Red Army memorials should disappear from public space says minister

The culture minister has demanded the removal of a monument of gratitude to the Red Army in a Polish northern city despite it having been made by a famous Polish sculptor.
The monument, currently known as the Liberation of the Warmia-Mazury Region Memorial and earlier called a monument of gratitude to the Red Army, was authored by Xawery Dunikowski, an outstanding Polish sculptor.
"Communist 'souvenirs' should be removed from the public space in accordance with Polish laws," Piotr Gliński told reporters at the monument in Olsztyn, northern Poland, on Monday.
"We expect the Olsztyn mayor to take 'a clear decision' concerning the memorial, known colloquially as 'the gallows' (likely due to the shape of the two main pillars - PAP)," Gliński said, adding that the decisions taken in this respect by appropriate institutions were unambiguous and clear.

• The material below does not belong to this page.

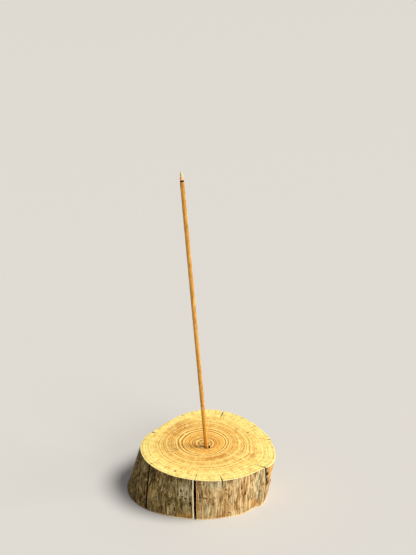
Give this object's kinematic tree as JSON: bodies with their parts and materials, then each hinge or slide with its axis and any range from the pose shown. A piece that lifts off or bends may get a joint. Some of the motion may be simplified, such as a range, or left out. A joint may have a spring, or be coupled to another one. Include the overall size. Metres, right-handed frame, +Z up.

Having described communism as the greatest evil in the history of mankind, Gliński also said that he could not understand the Olsztyn mayor, Piotr Grzymowicz, "who has been seeking legal loopholes in order not to do what should have been done."
If removed, the memorial would be handed over to a museum collecting communist symbols and artefacts, Gliński also said.
The Olsztyn mayor received a decision to remove the memorial from the Culture Ministry in May 2023. It upheld the same decision issued in January 2023 by the Warminsko-Mazurskie provincial governor.
The city of Olsztyn appealed against the decision in February 2023, having maintained that the memorial had been authored by an outstanding sculptor, and that it should not be removed but become part of a new museum designed as a warning against totalitarianism.
Recently Poland has dismantled a monument of gratitude to the Red Army in Głubczyce, in the southern part of the country, as part of the National Remembrance Institute's operations aimed at removing Soviet propaganda memorials from Poland.